Background information
- Origin: Los Angeles, California, U.S.
- Genres: Alternative rock;
- Years active: 2024–present
- Members: Veronica Swift Brian Viglione
- Website: www.dametheband.com

= Dame (band) =

American rock band

Dame (stylized in all caps) is an American rock band based in Los Angeles, California, formed in 2024. The band's fanbase is known as Souldiers.

==History==
Dame was officially formed in the fall of 2024 through the collaboration of singer-songwriter Veronica Swift and drummer/producer Brian Viglione. Swift, a jazz and bebop singer, covered the song Sing by Viglione's band The Dresden Dolls, which led to Viglione discovering her in 2021. Viglione joined Swift's solo band's world tours in 2023 and 2024, following the release of her self-titled "transgenre" album, leading into the formation of Dame.

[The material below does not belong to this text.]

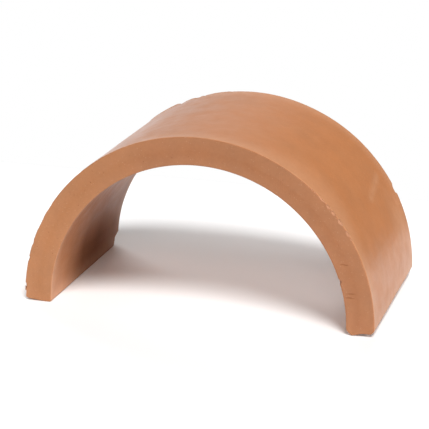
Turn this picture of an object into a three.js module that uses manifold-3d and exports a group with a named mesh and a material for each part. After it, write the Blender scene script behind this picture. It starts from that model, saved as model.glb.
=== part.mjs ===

Dame's trailer video "Dreamsong" was released on July 15, 2025, and the band made their live debut at Jazz in Marciac in Marciac, France on July 26, 2025. They made their US debut at The Viper Room in Los Angeles on September 5, 2025 and their single, “Get Tough” premiered on the same day, produced by Sean Beavan.

They released their third song, “Get On The Grooveline” on October 10, 2025, also produced by Beavan.

==Musical style and influences==
Dame's performances are intended to be immersive, combining music with symbolism and theatrical storytelling. blends theatrical live performances with diverse musical influences. They cite bands such as Queen, Led Zeppelin, Aerosmith and The Sensational Alex Harvey Band among their musical influences.

Their sound has been described as “reincarnating the swagger of '70s and '80s behemoths like Led Zeppelin and Van Halen”

Swift's knighting in France as Chevalier in the Order of Arts and Letters inspired the concept for Dame. She has cited historical figures associated with artistic and political resistance, including Joan of Arc and Josephine Baker, as influences on the project's thematic direction, which explores identity, resistance, and self-expression.

==Image and artistry==
Dame's aesthetic incorporates elements such as medieval knights (inspired by Swift's 2024 knighting under the French Republic's Order of Arts and Letters), 1920s French and Weimar-era cabaret, and revolutionary soldiers.

In addition to props and costumes on stage, Dame's live shows also incorporate Swift on trumpet, tap dancing, and on recorder/autoharp.